This is taken from The Guardian:

Gareth Butler
Former editor of Radio 4's The World This Weekend and doyen of BBC political coverage
by Jon Sopel
Tuesday March 4 2008


Gareth Butler, who has died suddenly from a heart attack at the age of 42, was one of the cleverest, most knowledgeable and likeable people in broadcasting. As one would expect from someone who had taken over editing the series British Political Facts from his father, the psephologist David Butler, he held in his head facts and figures, policy details and statistical quirks that never ceased to amaze. Who needed Google when Gareth was in the office?

He was a natural to steer BBC Radio 4's election night coverage, taking charge of editing the general election programme of 2005, countless local council elections, European polls and US election nights.
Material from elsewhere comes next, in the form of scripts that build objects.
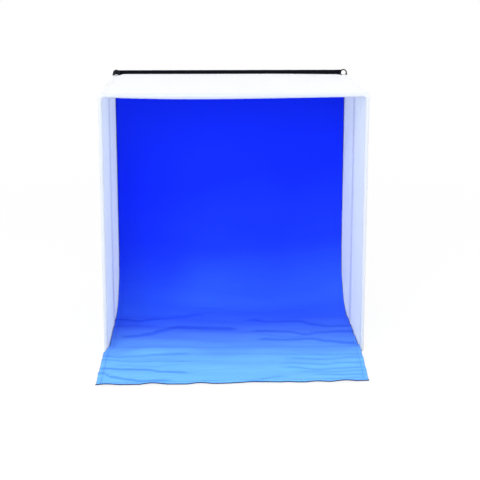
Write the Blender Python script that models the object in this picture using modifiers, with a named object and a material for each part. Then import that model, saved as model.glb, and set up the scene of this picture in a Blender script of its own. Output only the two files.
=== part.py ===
"""Folding light tent: a black backed board, a white wire hoop in front of it, two creased
white walls between them, a soft roof and floor, and a blue backdrop cloth.

Metres, +Z up, -Y is the open front. The origin is the middle of the tent's floor, on the table.
The walls crease inwards about upright hinges, and carry the hoop back against the board."""

import math

import bmesh
import bpy
from mathutils import Vector

MM = 0.001

# The open tent, over its outside
TENT_WIDTH = 400 * MM
TENT_HEIGHT = 400 * MM
TENT_DEPTH = 300 * MM

# Clearance between pieces that touch, and how far a cutter runs past what it cuts
FIT = 0.3 * MM
OVERRUN = 2 * MM

# The back: white lining, stiff board and black cover, held together by a black edge binding
BACK_RISE = 6 * MM
BACK_CORNER_RADIUS = 10 * MM
LINING_THICKNESS = 0.6 * MM
BOARD_THICKNESS = 3 * MM
COVER_THICKNESS = 0.8 * MM
BINDING_THICKNESS = 0.8 * MM
BINDING_FLANGE = 8 * MM

# The front hoop: spring wire in a sewn sleeve, with a mouth where the wire was threaded in
HOOP_SLEEVE_DIAMETER = 6 * MM
HOOP_WIRE_DIAMETER = 3 * MM
HOOP_BEND_RADIUS = 8 * MM
HOOP_MOUTH_LENGTH = 24 * MM

# Each half wall: translucent nylon stretched on a wire loop in a sewn sleeve
WALL_SLEEVE_DIAMETER = 4.5 * MM
WALL_WIRE_DIAMETER = 2.5 * MM
WALL_BEND_RADIUS = 5 * MM
WALL_FABRIC_THICKNESS = 0.9 * MM
WALL_MOUTH_LENGTH = 18 * MM

# Sewn tapes along the upright hinges
TAPE_THICKNESS = 0.8 * MM
TAPE_END_SETBACK = 14 * MM
HINGE_TAPE_WIDTH = 5.2 * MM
CREASE_TAPE_WIDTH = 11 * MM

# Soft roof and floor. The roof sags in the middle, and its sides draw in.
ROOF_THICKNESS = 0.8 * MM
ROOF_DROP = 1.7 * MM
ROOF_SAG = 3 * MM
ROOF_SAG_AT_HEM_SHARE = 0.35
ROOF_LEFT_BOW = 5 * MM
ROOF_RIGHT_BOW = 1.5 * MM
ROOF_EASE = 0.6 * MM
ROOF_COLUMNS = 12
ROOF_ROWS = 10
FLOOR_THICKNESS = 0.8 * MM

# Hook and loop strips that hold the backdrop
STRIP_THICKNESS = 0.7 * MM
STRIP_HEIGHT = 20 * MM
STRIP_SIDE_SETBACK = 10 * MM
STRIP_TOP_SETBACK = 14 * MM
STRIP_CORNER_RADIUS = 2 * MM

# Backdrop cloth: its lie, and how high its soft folds stand on each stretch of it
BACKDROP_THICKNESS = 0.8 * MM
BACKDROP_SIDE_GAP = 2.7 * MM
BACKDROP_TOP_MARGIN = 2 * MM
BACKDROP_SWEEP_RADIUS = 110 * MM
BACKDROP_APRON = 137 * MM
BACKDROP_HUMP_REACH = 17 * MM
BACKDROP_HUMP_EASE = 0.9 * MM
WALL_FOLD = 1.6 * MM
SWEEP_FOLD = 5 * MM
FLOOR_FOLD = 4 * MM
HUMP_FOLD = 0.6 * MM
APRON_FOLD = 3 * MM
FOLD_SPACING = 52 * MM
BACKDROP_COLUMNS = 10
WALL_ROWS = 9
SWEEP_ROWS = 12
FLOOR_ROWS = 12
HUMP_ROWS = 10
APRON_ROWS = 9

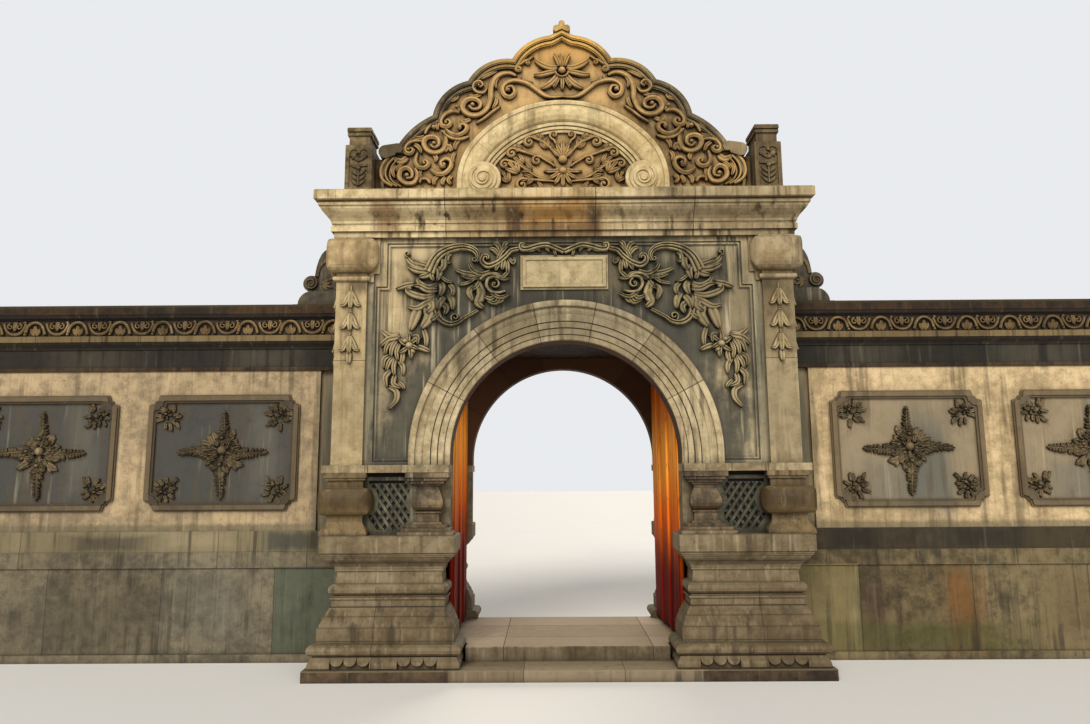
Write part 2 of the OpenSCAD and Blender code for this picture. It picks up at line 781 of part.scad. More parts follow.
// Plastered field with a framed panel in each bay and a sunk strip beside the gate
module right_wall_field() {
    face = wall_t / 2;
    strip_w = 328;
    strip_back = 36;
    rings = [[0, 20], [14, 38], [58, 24], [80, 0]];
    color("tan") {
        translate([side_x, -face + strip_back, dado_h])
            cube([wall_x1 - side_x, wall_t - 2 * strip_back, field_h]);
        translate([side_x + strip_w, -face, dado_h])
            cube([wall_x1 - side_x - strip_w, wall_t, field_h]);
        for (i = [0:bays - 1], sy = [0, 1], r = [0:2]) mirror([0, sy, 0])
            across(-face - rings[r][1], -face)
                translate([side_x + wall_margin + (i + 0.5) * bay_w, dado_h + field_h / 2 - 24])
                    difference() {
                        panel_shape(rings[r][0]);
                        panel_shape(rings[r + 1][0]);
                    }
    }
}

module right_wall_coping() {
    prof = concat(stretched(concat(fillet(15, 0, 40), fillet(2, 42, 228), cyma(14, 230, 52, 304),
        fillet(60, 306, 368), fillet(44, 370, 536), fillet(56, 538, 545)), wall_frieze_h / 545),
        ovolo(60, wall_frieze_h + 2, 84, wall_frieze_h + 42),
        [[92, wall_frieze_h + 44], [92, wall_frieze_h + coping_h - 30],
            [60, wall_frieze_h + coping_h]]);
    color("gray") translate([0, 0, frieze_z]) along(side_x, wall_x1) wall_section(prof);
}

// Scrolled bracket that stands on the garden wall against the gate's side
module right_console() {
    depth = 190;
    step_h = 88;
    curl = 88;
    seat_h = cornice_z - wall_top - 2 * step_h;
    rise = seat_h + 88;
    foot_x = 500;
    top_x = 330;
    foot_r = 2 * step_h - 26;
    color("dimgray") translate([side_x, 0, wall_top]) {
        across(-depth - 64, depth + 64) square([670, 26]);
        across(-depth - 34, depth + 34) translate([0, 26]) polygon(concat([[0, 0]],
            [for (i = [0:ROUND]) let (a = 90 * i / ROUND)
                [630 - foot_r + foot_r * cos(a), foot_r * sin(a)]], [[0, foot_r]]));
        across(-depth, depth) translate([0, 2 * step_h]) {
            translate([foot_x, curl]) circle(r = curl, $fn = SMOOTH);
            polygon(concat([[0, 0], [foot_x, 0]], [for (i = [0:ROUND]) let (a = 90 * i / ROUND)
                [top_x + (foot_x - 30 - top_x) * cos(a), 70 + (rise - 70) * sin(a)]],
                [[140, rise], [140, seat_h], [0, seat_h]]));
        }
        across(-depth - 16, depth + 16) translate([foot_x, 2 * step_h + curl])
            circle(r = curl - 34, $fn = SMOOTH);
    }
}

module pivot_stone() {
    side = 2 * (pivot_side - 2);
    color("gray") translate([pivot_x, pivot_y, floor_z]) difference() {
        translate([-side / 2, -side / 2, 0]) cube([side, side, leaf_lift - 10]);
        translate([0, 0, 5]) cylinder(h = leaf_lift, r = pin_r + pin_clear, $fn = SMOOTH);
    }
}

module pivot_stones() { pivot_stone(); left() pivot_stone(); }

// Leaf as it stands when fully open, its passage side towards the axis
module open_leaf() {
    z0 = floor_z + leaf_lift;
    leaf_h = ceiling_z - leaf_drop - z0;
    strip_w = 46;
    batten_h = 120;
    color("firebrick") {
        translate([0, 0, z0]) linear_extrude(leaf_h) {
            circle(r = heel_r, $fn = SMOOTH);
            translate([-leaf_t / 2, 0]) square([leaf_t, leaf_reach]);
            for (k = [0.34, 0.67])
                translate([-leaf_t / 2 - strip_t, k * leaf_reach - strip_w / 2])
                    square([strip_t + 1, strip_w]);
        }
        for (k = [0.14, 0.5, 0.86])
            translate([leaf_t / 2 - 1, 90, z0 + k * leaf_h - batten_h / 2])
                cube([batten_t + 1, leaf_reach - 150, batten_h]);
        translate([0, 0, floor_z + 8]) cylinder(h = leaf_lift, r = pin_r, $fn = SMOOTH);
        translate([0, 0, ceiling_z - leaf_drop - 1])
            cylinder(h = leaf_drop + 41, r = pin_r, $fn = SMOOTH);
    }
}

module right_leaf() {
    translate([pivot_x, pivot_y, 0]) rotate([0, 0, right_leaf_turn]) open_leaf();
}
module left_leaf() { left() translate([pivot_x, pivot_y, 0]) open_leaf(); }

base_slab();
passage_floor();
left() right_pedestal();  // left_pedestal
right_pedestal();
left() right_jamb_wall();  // left_jamb_wall
right_jamb_wall();
left() right_bulb_blocks();  // left_bulb_blocks
right_bulb_blocks();
left() right_balusters();  // left_balusters
right_balusters();
left() right_lattice_panels();  // left_lattice_panels
right_lattice_panels();
left() right_impost();  // left_impost
right_impost();
left() right_core_wall();  // left_core_wall
right_core_wall();
front_arch_ring();
rear_arch_ring();
left() front_right_spandrel();  // front_left_spandrel
front_right_spandrel();
left() rear_right_spandrel();  // rear_left_spandrel
rear_right_spandrel();
chamber_ceiling();
front_plaque();
left() right_pilasters();  // left_pilasters
right_pilasters();
left() right_capitals();  // left_capitals
right_capitals();
cornice();
pediment();
pediment_coping();
front_scroll_band();
rear_scroll_band();
finials();
left() right_corner_posts();  // left_corner_posts
right_corner_posts();
left() right_wall_dado();  // left_wall_dado
left() right_wall_field();  // left_wall_field
left() right_wall_coping();  // left_wall_coping
right_wall_dado();
right_wall_field();
right_wall_coping();
left() right_console();  // left_console
right_console();
pivot_stones();
left_leaf();
right_leaf();
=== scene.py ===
"""Looks of an arched stone gateway: stone finishes, carved work, plain studio and camera."""

import logging
import math
import random
from dataclasses import dataclass
from enum import Enum

import bmesh
import bpy
import numpy as np
from mathutils import Matrix, Vector


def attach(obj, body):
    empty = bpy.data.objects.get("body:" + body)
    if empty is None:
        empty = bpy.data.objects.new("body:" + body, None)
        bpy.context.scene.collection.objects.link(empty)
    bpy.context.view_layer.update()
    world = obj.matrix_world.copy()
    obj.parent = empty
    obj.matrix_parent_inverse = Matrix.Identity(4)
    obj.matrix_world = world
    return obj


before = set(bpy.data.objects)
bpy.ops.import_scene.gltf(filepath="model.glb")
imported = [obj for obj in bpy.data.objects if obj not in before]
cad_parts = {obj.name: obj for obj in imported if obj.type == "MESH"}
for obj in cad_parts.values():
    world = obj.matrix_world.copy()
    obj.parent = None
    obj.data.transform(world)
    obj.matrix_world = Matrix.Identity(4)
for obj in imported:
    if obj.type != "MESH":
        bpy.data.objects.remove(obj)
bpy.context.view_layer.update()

log = logging.getLogger("gateway")

Point = tuple[float, float]
Lobe = tuple[tuple[Point, ...], float]
Place = tuple[float, float, float]


def tone(code: str) -> tuple[float, ...]:
    """Turns a hex colour, red first, into linear light with an opaque alpha."""
    parts = [int(code[i : i + 2], 16) / 255 for i in (0, 2, 4)]
    return (*[p / 12.92 if p <= 0.04045 else ((p + 0.055) / 1.055) ** 2.4 for p in parts], 1.0)


# ---- Node trees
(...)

His last job at the BBC was as deputy editor of The Politics Show, which he had joined at its birth in 2003. The final programme he edited was from the World Economic Forum in Davos at the end of January, where we had gone to interview the prime minister.

But Gareth had decided that after 20 years with the BBC, it was time to move on. As we sat at dinner in the Swiss Alps, he talked excitedly about the future - first there were the plans he was making with his wife Jess, whom he had married last May; there would be a cricket tour to the West Indies with the BBC Radio News cricket team that he ran. Then he would consider the career options: would it be with a public affairs company, a thinktank, a pollster? It sounded as though the options were abundant and the headhunters were circling.

We also learned how Gareth would pass car journeys with the two children from his first marriage, Joel, 13, and Sacha, 11. They would give him a year, any year from the middle ages onwards, and he would provide a fascinating or obscure fact about it. Needless to say, once we discovered this, the rest of the dinner was spent trying to catch him out. We failed miserably.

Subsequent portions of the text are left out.